There are four major components that you must create to develop a complete EJB:

The home interface is an interface to an object that the container itself implements: the home object. The home interface has create() methods that specify how a bean is created. The home interface with the home object actually serves as a factory object for EJBs.

The remote interface specifies the methods that you implement in the bean. These methods perform the business logic of the bean. The bean must also implement additional service methods that are called by the EJB container at various times in the life cycle of a bean. See Basic Concepts for more information about these service methods.

The client application itself does not access the bean directly. Rather, the container generates a server-side object called the EJBObject that serves as a server-side proxy for the bean. The EJBObject receives the messages from the client, and thus the container can interpose its own processing before the messages are sent to the bean implementation.

Why is this level of indirection necessary? Remember that the container provides services transparently for the bean. For example, if the bean is deployed with a transaction attribute that declares that the bean must run in its own transaction context, the container can start up the transaction before the message is passed to the bean, and can do a commit or rollback, as required, before return messages or data is sent back to the client.
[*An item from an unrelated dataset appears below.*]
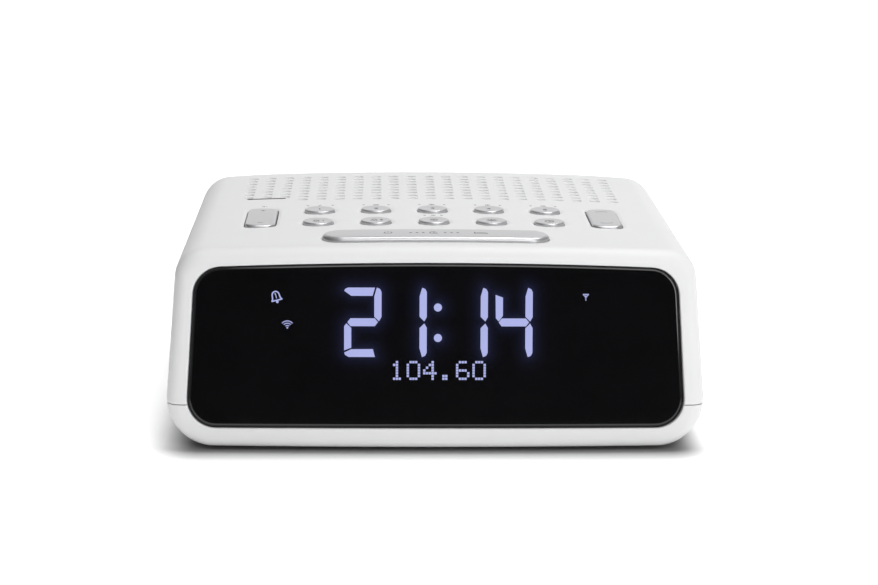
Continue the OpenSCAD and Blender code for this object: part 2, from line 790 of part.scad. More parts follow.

Figure 2-1 shows the interaction among these components.

Figure 2-1 Basic EJB Component Relationships


The bean implementation contains the Java code that implements the remote interface and the required container methods.

The deployment descriptor is an object that specifies attributes of the bean. For example, the deployment descriptor declares the transactional properties of the bean. At deployment time, the EJB deployer together with the application developer can decide whether the container should manage transaction support, or have the client do it.